FORWARD CURRENCY CONTRACTS.  Effective immediately, the Total Return Fund may
enter into forward currency contracts to set a fixed exchange rate for foreign
security transactions in order to facilitate the settlement of foreign
securities and to hedge out the foreign currency risk attached to a foreign
security between the purchase or sale of the security and its subsequent
settlement.  Forward currency contracts involve obligations to purchase or sell
a specified currency at a future date, which may be any fixed number of days
(or within a specified time period) from the date of the contract agreed upon
by the parties, at a price set at the time of the contract.  When a Fund enters
into a forward currency contract, it relies on the counter party to make or
take delivery of the underlying currency at the maturity of the contract. 
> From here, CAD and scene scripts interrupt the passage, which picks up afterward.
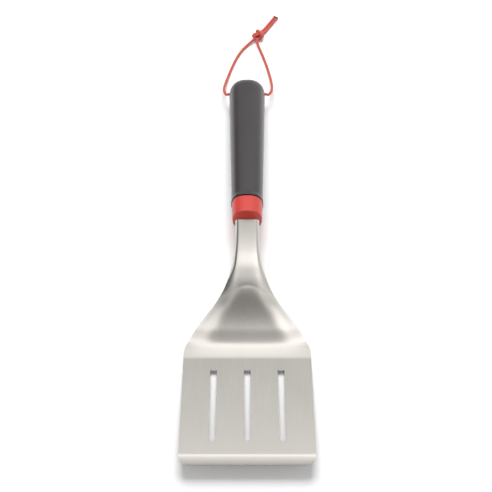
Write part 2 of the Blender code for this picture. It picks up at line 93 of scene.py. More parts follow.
class Value:
    """One socket of a shader graph, with the arithmetic that the finishes use."""

    def __init__(self, graph: "Graph", socket: bpy.types.NodeSocket) -> None:
        """Wraps a socket."""
        self.graph = graph
        self.socket = socket

    def math(self, operation: str, *others: "Value | float") -> "Value":
        """Adds one Math node."""
        values = {index: value for index, value in enumerate((self, *others))}
        return self.graph.add("ShaderNodeMath", {"operation": operation}, values)

    def __add__(self, other: "Value | float") -> "Value":
        """Sum."""
        return self.math("ADD", other)

    def __sub__(self, other: "Value | float") -> "Value":
        """Difference."""
        return self.math("SUBTRACT", other)

    def __mul__(self, other: "Value | float") -> "Value":
        """Product."""
        return self.math("MULTIPLY", other)

    def __truediv__(self, other: "Value | float") -> "Value":
        """Quotient."""
        return self.math("DIVIDE", other)

    def __rsub__(self, other: float) -> "Value":
        """Difference with the number first."""
        return self.math("MULTIPLY_ADD", -1.0, other)

    __radd__ = __add__
    __rmul__ = __mul__

    def ramp(self, low: float, high: float, start: float = 0.0, end: float = 1.0) -> "Value":
        """Maps low..high smoothly to start..end and holds it outside."""
        settings = {"interpolation_type": "SMOOTHSTEP"}
        limits = {"Value": self, "From Min": low, "From Max": high, "To Min": start, "To Max": end}
        return self.graph.add("ShaderNodeMapRange", settings, limits)


class Graph:
    """The nodes of one material or world, and the one way to add to them."""

    def __init__(self, tree: bpy.types.NodeTree) -> None:
        """Takes over an empty or a fresh node tree."""
        self.tree = tree

    def connect(self, node: bpy.types.Node, key: "str | int", value: object) -> None:
        """Links a value to a node's input, or sets it.

        Args:
            node: The node.
            key: Its input's identifier, name or number.
            value: A Value to link, or a number, colour or vector to set.
        """
        if isinstance(key, int):
            target = node.inputs[key]
        else:
            found = [s for s in node.inputs if s.identifier == key]
            target = (found or [s for s in node.inputs if s.name == key and s.enabled])[0]
        if isinstance(value, Value):
            self.tree.links.new(value.socket, target)
        else:
            target.default_value = value

    def add(self, kind: str, settings: dict, inputs: dict, output: "str | int" = 0) -> Value:
        """Adds a node.

        Args:
            kind: The node's type.
            settings: Its properties, set before its sockets. "stops" are a ramp's (place, grey) pairs.
            inputs: Values or links of its inputs.
            output: The wanted output's identifier, name or number.

        Returns:
            The wanted output.
        """
        node = self.tree.nodes.new(kind)
        for name, setting in settings.items():
            if name == "stops":
                self.set_stops(node.color_ramp, setting)
            else:
                setattr(node, name, setting)
        for key, value in inputs.items():
            self.connect(node, key, value)
        if isinstance(output, int):
            return Value(self, node.outputs[output])
        found = [s for s in node.outputs if output in (s.identifier, s.name)]
        return Value(self, found[0])

    @staticmethod
    def set_stops(ramp: bpy.types.ColorRamp, stops: Sequence[tuple[float, float]]) -> None:
        """Sets a colour ramp's grey stops."""
        while len(ramp.elements) < len(stops):
            ramp.elements.new(1.0)
        for element, (place, grey) in zip(ramp.elements, stops):
            element.position = place
            element.color = (grey, grey, grey, 1.0)

    def coordinates(self, stretch: Sequence[float] = (1, 1, 1)) -> Value:
        """Object coordinates, with a pattern packed closer along each axis by the stretch."""
        plain = self.add("ShaderNodeTexCoord", {}, {}, "Object")
        return self.add("ShaderNodeMapping", {}, {"Vector": plain, "Scale": stretch})

    def noise(self, vector: Value, scale: float, detail: float = 2.0, rough: float = 0.5) -> Value:
        """Noise from 0 to 1 about 0.5."""
        inputs = {"Vector": vector, "Scale": scale, "Detail": detail, "Roughness": rough}
        return self.add("ShaderNodeTexNoise", {}, inputs, "Fac")

    def mix(self, share: "Value | float", low: object, high: object) -> Value:
        """Mixes two colours."""
        inputs = {"Factor_Float": share, "A_Color": low, "B_Color": high}
        return self.add("ShaderNodeMix", {"data_type": "RGBA"}, inputs, "Result_Color")

    def bump(self, height: Value, depth: float, strength: float = 1.0) -> Value:
        """The normal of a bump whose height of 1 is a depth in metres."""
        return self.add("ShaderNodeBump", {}, {"Height": height, "Distance": depth, "Strength": strength})


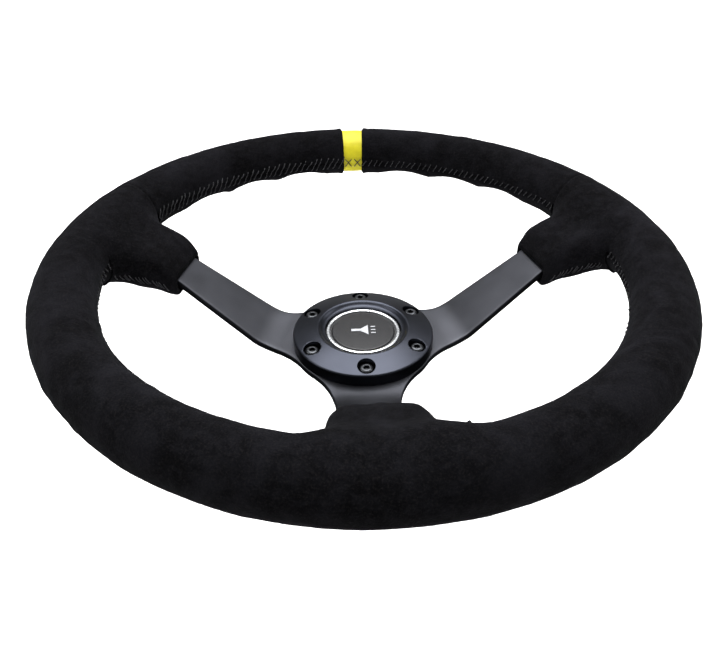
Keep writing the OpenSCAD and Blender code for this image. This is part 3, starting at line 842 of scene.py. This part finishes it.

Failure by the counter party to do so would result in the loss of any expected
benefit of the transaction.  When required by Securities and Exchange
Commission guidelines, a Fund will set aside permissible liquid assets in a
segregated account to secure its potential obligations under forward currency
contracts.  This information supplements the section entitled "Foreign
Securities" contained on pages I-18 through I-20 of the Prospectus.